Just because something isn’t written plainly and clearly into the text doesn’t mean hasn’t been designed into the text all the same. Lying in wait between the lines, trusting that you are both clever and bold enough to prove it right. Designing subtextual mechanics, just like with any piece of context- and subtext-heavy art, is a practice of faith: Faith that your audience is paying close attention. Faith that they are not only present with your work, not only mentally engaged with it, but are actively impressing themselves upon it, seeking its pain points and hitches, critiquing it as they explore it, immersing themselves in each and every detail. There’s a reason theater is so much fun to make, and it lies in making a zillion decisions that are based on the text while not being explicitly of the text. How do I make a scene feel this way to the audience? What are the tools at my disposal that are not words? How do I weaponize and instrumentalize lighting, sound, costume, and staging to make it clear to the audience how these characters feel about each other, how the world feels about them?

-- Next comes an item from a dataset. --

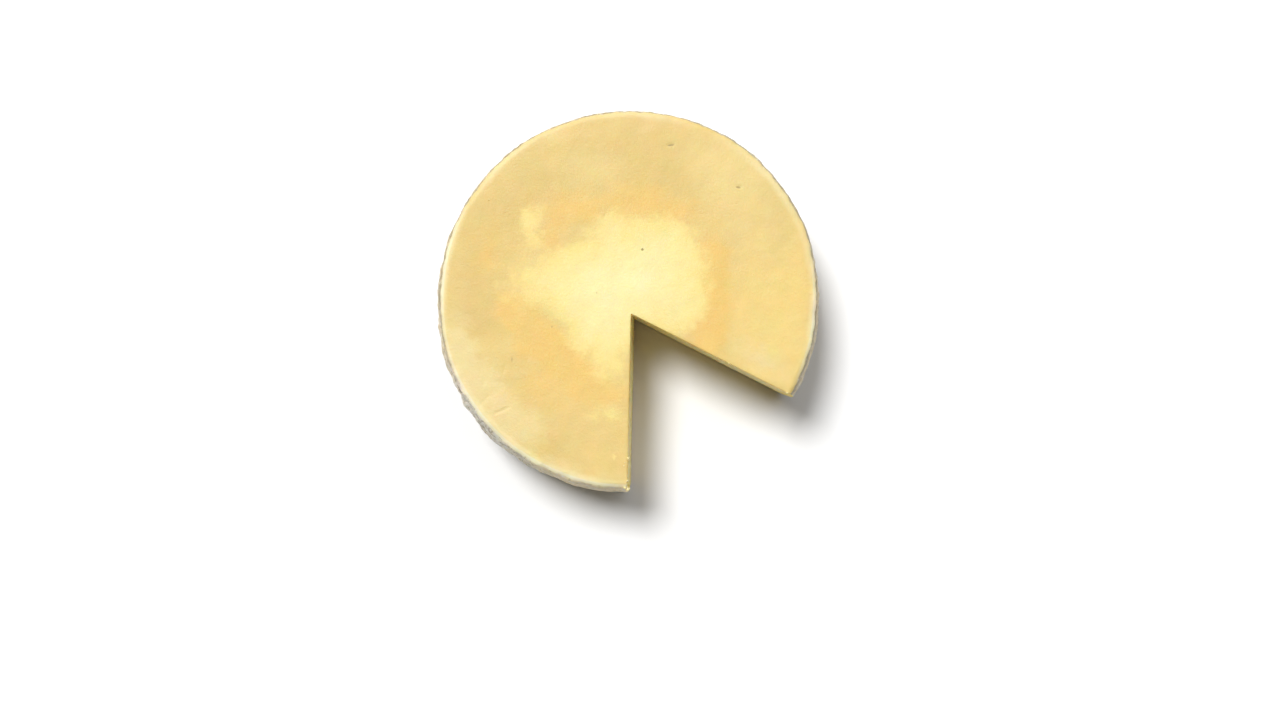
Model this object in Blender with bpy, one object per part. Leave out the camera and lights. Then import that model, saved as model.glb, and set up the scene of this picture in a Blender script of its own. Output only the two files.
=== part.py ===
"""A wheel of minas cheese with one wedge cut out of it, as a single solid.

Metres, +Z up. The origin is the middle of the underside, on the wheel's own axis.
The top view has +X to the right and +Y away from the viewer.
"""

import math

import bmesh
import bpy
from mathutils import Vector, noise

# The wheel: a low drum with a swollen side and rounded rims.
WIDEST_RADIUS = 0.0825
HEIGHT = 0.046
BELLY_HEIGHT = 0.021
SWELL = 0.0028
TOP_CORNER = 0.0028
BASE_CORNER = 0.0045

# The swell is stronger in some directions.
SWELL_CHANGES = (
    # direction in degrees, half width in degrees, share of the swell added
    (214.0, 30.0, 0.40),
    (345.0, 24.0, 0.20),
)

# The whole outline bulges at the front left, and a little at the back right.
BULGES = (
    # direction in degrees, half width in degrees, height
    (214.0, 28.0, 0.0017),
    (42.0, 30.0, 0.0008),
)

# The missing wedge. Its inner edge leans a little, as the knife did.
CUT_ANGLES = (math.radians(268.7), math.radians(333.1))
APEX_AT_TOP = Vector((0.0009, -0.0064))
APEX_AT_BASE = Vector((0.0025, -0.0055))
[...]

So, as a game designer, how do I use the space between words? How do I make players directly think about and interface with the friction between how their characters see themselves and how the game sees them? How do I present players with mechanical obstacles they are intended to break down instead of avoid? Or, put in a more abstract and widely applicable sense, how do I set up inconsistencies and challenges that help my players to have the actual experience I want? Because just telling them what I want them to do isn’t going to do the job. Everyone knows that. If that’s how game design worked, we’d only have to write the premise of a game: “You should feel cool.” And that would be the whole game. But no, you have to carefully position and arrange hurdles and contraptions and gizmos that, when navigated, produce the sort of experience you’re hoping for. Building from that foundation, one potential definition of expressionist games is that they are games where the experience they’re hoping for cannot be directly communicated to you if they’re going to work properly. Which is why I think that the expressionist games manifesto may also be considered a manifesto of subtext. I think all of its various pieces are aimed at trying to help - or, in some cases, force - players to work with games and work with their text and work with the subtext. An expressionist game is a game that not only places mechanics in the subtext, but makes subtext itself a mechanic.